Subjects other than political partisanship found expression in song, of course. Tragic loves, fond longings, foolish ventures, and heroic deeds evoked musical responses somehow more sharply poignant or savagely satirical because of war’s disruptions. Johnny gone a soldier left behind a mourning maiden; the ideologically acrobatic Vicar of Bray inspired taverns of caustic laughter. High-spirited young men declared their esprit de corps in marches, their lofty idealism in anthems, and their hale fellowship in toasts. So the full range of public and private emotions is represented in the songs of the period, despite the near-total absence of a homegrown tradition of original composition. Only the work of two men, an elegant Philadelphian and a simple Bostonian, can be said to announce the arrival of America’s native composers.
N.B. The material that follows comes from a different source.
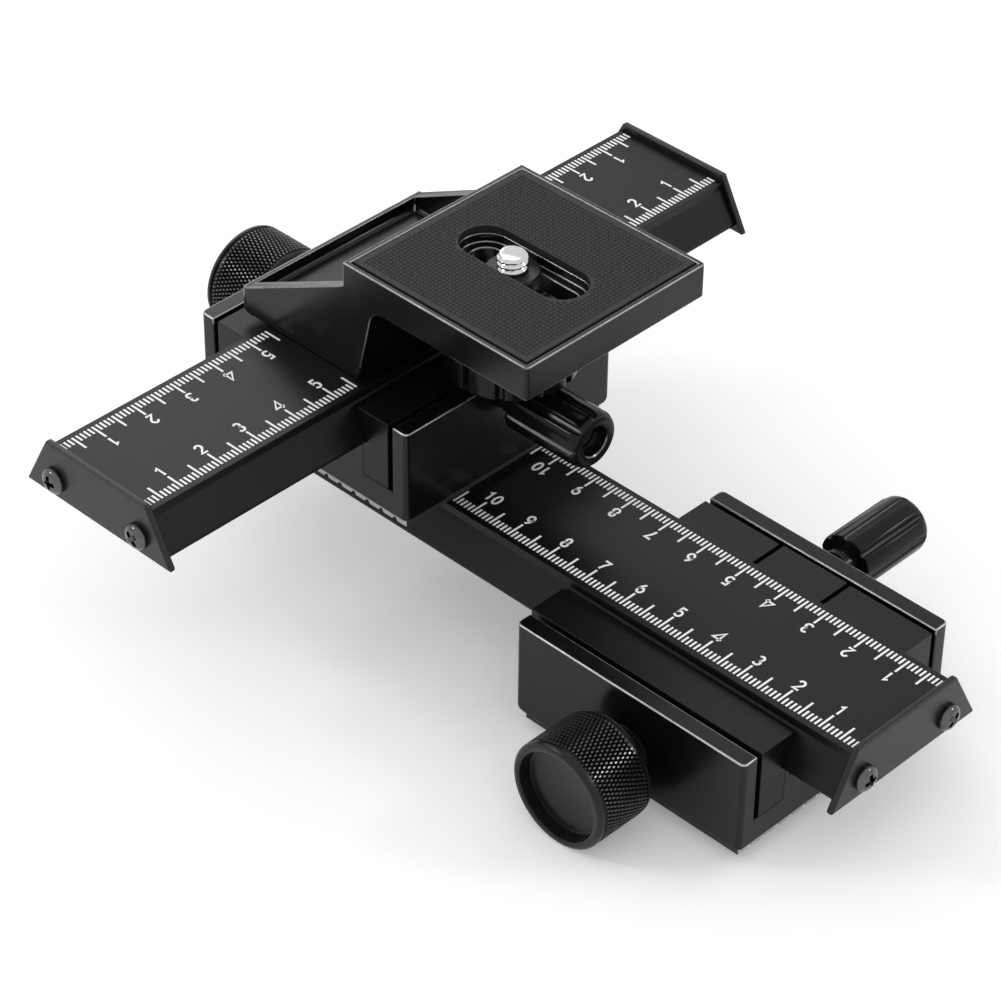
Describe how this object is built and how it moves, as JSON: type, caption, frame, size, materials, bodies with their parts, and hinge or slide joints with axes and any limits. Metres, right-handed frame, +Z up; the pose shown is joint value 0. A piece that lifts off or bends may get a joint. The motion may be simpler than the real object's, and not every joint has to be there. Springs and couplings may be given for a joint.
{
  "type": "macro focusing rail",
  "caption": "Two-axis camera focusing rail: crossed dovetail rails on square carriages, rack-and-pinion focus knobs, lock knobs and a slotted camera plate.",
  "frame": {"origin": "mouth of the tripod socket, at the middle of the base block's resting face", "axes": "+X along the lower rail to its free end, +Y along the upper rail away from the base focus knob, +Z up"},
  "size_m": [0.185, 0.1658, 0.079],
  "materials": {
    "black_casting": "semi-gloss black enamel over a casting",
    "black_rail": "black anodised, fine drawn grain, white scale print",
    "black_plate": "black anodised sheet",
    "rubber": "matt black rubber",
    "black_knob": "black anodised, knurled or fluted",
    "gear_steel": "machined steel",
    "bronze": "sintered bronze",
    "bright_steel": "polished steel",
    "black_washer": "black acetal",
    "black_screw": "black oxide steel"
  },
  "bodies": {
    "base": {"base_block": "black_casting", "base_pad": "rubber", "base_bush": "bright_steel", "base_fixed_jaw": "black_rail", "base_lock_jaws": "black_rail", "base_jaw_screws": "black_screw", "base_focus_bush": "bronze", "base_thrust_washer": "black_washer"},
    "base_focus": {"base_pinion": "gear_steel", "base_focus_knob": "black_knob", "base_knob_set_screw": "black_screw"},
    "base_clamp": {"base_clamp_pad": "black_rail"},
    "base_lock": {"base_lock_screw": "bright_steel", "base_lock_knob": "black_knob"},
    "lower_slide": {"lower_rail": "black_rail", "lower_rack": "gear_steel", "lower_rack_screws": "black_screw", "lower_end_plates": "black_plate", "lower_plate_screws": "black_screw", "joining_bolt": "bright_steel", "locating_pins": "bright_steel", "upper_block": "black_casting", "upper_pad": "rubber", "upper_bush": "bright_steel", "upper_fixed_jaw": "black_rail", "upper_lock_jaws": "black_rail", "upper_jaw_screws": "black_screw", "upper_focus_bush": "bronze", "upper_thrust_washer": "black_washer"},
    "upper_focus": {"upper_pinion": "gear_steel", "upper_focus_knob": "black_knob", "upper_knob_set_screw": "black_screw"},
    "upper_clamp": {"upper_clamp_pad": "black_rail"},
    "upper_lock": {"upper_lock_screw": "bright_steel", "upper_lock_knob": "black_knob"},
    "upper_slide": {"upper_rail": "black_rail", "upper_rack": "gear_steel", "upper_rack_screws": "black_screw", "upper_end_plates": "black_plate", "upper_plate_screws": "black_screw", "camera_bracket": "black_casting", "bracket_screws": "black_screw", "camera_plate_pad": "rubber"},
    "screw_slider": {"slot_washer": "black_washer"},
    "screw_lift": {"hub_washer": "black_washer"},
    "camera_screw_turn": {"camera_screw": "bright_steel", "captive_knob": "black_knob"}
  },
  "joints": [
    {"name": "lower_rail_slide", "type": "slide", "parent": "base", "child": "lower_slide", "axis": [1, 0, 0], "range_m": [-0.0123, 0.0872]},
    {"name": "base_focus_turn", "type": "hinge", "parent": "base", "child": "base_focus", "pos_m": [0, 0, 0.009], "axis": [0, 1, 0], "range_deg": [-147.12, 1041.17]},
    {"name": "base_clamp_slide", "type": "slide", "parent": "base", "child": "base_clamp", "axis": [0, 1, 0], "range_m": [-0.0003, 0.0008]},
    {"name": "base_lock_turn", "type": "hinge", "parent": "base_clamp", "child": "base_lock", "pos_m": [0, 0, 0.0186], "axis": [0, 1, 0], "range_deg": [-108.3, 288.3]},
    {"name": "upper_rail_slide", "type": "slide", "parent": "lower_slide", "child": "upper_slide", "axis": [0, 1, 0], "range_m": [-0.0484, 0.0511]},
    {"name": "upper_focus_turn", "type": "hinge", "parent": "lower_slide", "child": "upper_focus", "pos_m": [-0.0916, 0.0027, 0.034], "axis": [1, 0, 0], "range_deg": [-610.26, 578.03]},
    {"name": "upper_clamp_slide", "type": "slide", "parent": "lower_slide", "child": "upper_clamp", "axis": [1, 0, 0], "range_m": [-0.0003, 0.0008]},
    {"name": "upper_lock_turn", "type": "hinge", "parent": "upper_clamp", "child": "upper_lock", "pos_m": [-0.0916, 0.0027, 0.0436], "axis": [1, 0, 0], "range_deg": [-108.3, 288.3]},
    {"name": "camera_screw_slide", "type": "slide", "parent": "upper_slide", "child": "screw_slider", "axis": [1, 0, 0], "range_m": [-0.0008, 0.0129]},
    {"name": "camera_screw_lift", "type": "slide", "parent": "screw_slider", "child": "screw_lift", "axis": [0, 0, 1], "range_m": [0, 0.0058]},
    {"name": "camera_screw_spin", "type": "hinge", "parent": "screw_lift", "child": "camera_screw_turn", "pos_m": [-0.0623, 0.0027, 0.05], "axis": [0, 0, 1], "continuous": true}
  ],
  "couplings": [
    {"joint": "base_focus_turn", "follows": "lower_rail_slide", "rad_per_m": 208.33},
    {"joint": "upper_focus_turn", "follows": "upper_rail_slide", "rad_per_m": -208.33},
    {"joint": "base_lock_turn", "follows": "base_clamp_slide", "rad_per_m": 6283.2},
    {"joint": "upper_lock_turn", "follows": "upper_clamp_slide", "rad_per_m": 6283.2}
  ]
}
Although before 1768 Francis Hopkinson loyally sang the praises of English king and nation, he later applied his creative talents to celebrating the effects of the revolution. His “My Days Have Been So Wondrous Free” (1759) is thought to be the first song written in colonial America. In 1788 he published Seven Songs for the Harpsichord or Forte Piano, notable for its dedication to George Washington and for “The Toast To Washington,” a tribute to the embodiment of American Independence. All his music bears the marks of classical training and taste, yet in their exquisite renderings they prophesy a blossoming artistic life in the backwaters of the New World.
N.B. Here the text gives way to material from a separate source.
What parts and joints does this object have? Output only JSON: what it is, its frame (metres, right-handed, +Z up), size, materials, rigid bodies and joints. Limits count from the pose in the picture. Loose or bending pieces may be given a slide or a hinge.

Hopkinson’s importance in American music history is matched by that of William Billings, a Boston tradesman who promoted “fuging” in the many singing schools of the era. Billings’ dedication to a natural style flouted inherited rules of musical composition. Responding to the criticism that his arrangements were too cloyingly simple, for instance, he wrote “Jargon,” a dissonant piece complete with the sounds of braying asses, squeaking cartwheels, and squealing hogs. His critics responded by hanging two cats by their tails from the Billings Music sign on his door! In his sphere Billings was an original, and he stands with the framers of the Declaration in their unprecedented assertion of independence from traditional authority.

Atlanticus approved such bold self-sufficiency. Music’s power to raise heroes, sway opinion, assuage pain, relate history, and create identity he himself used to good effect when he exhorted those “swains” to unite with a cheer against tyrants threatening their God-given rights. His “tale most profane” enjoys a life uniquely different from related historical documents because of his singing it. Intimately, rousingly, worshipfully, painfully, convincingly, songs of the Revolutionary War trumpet the birth of the American spirit.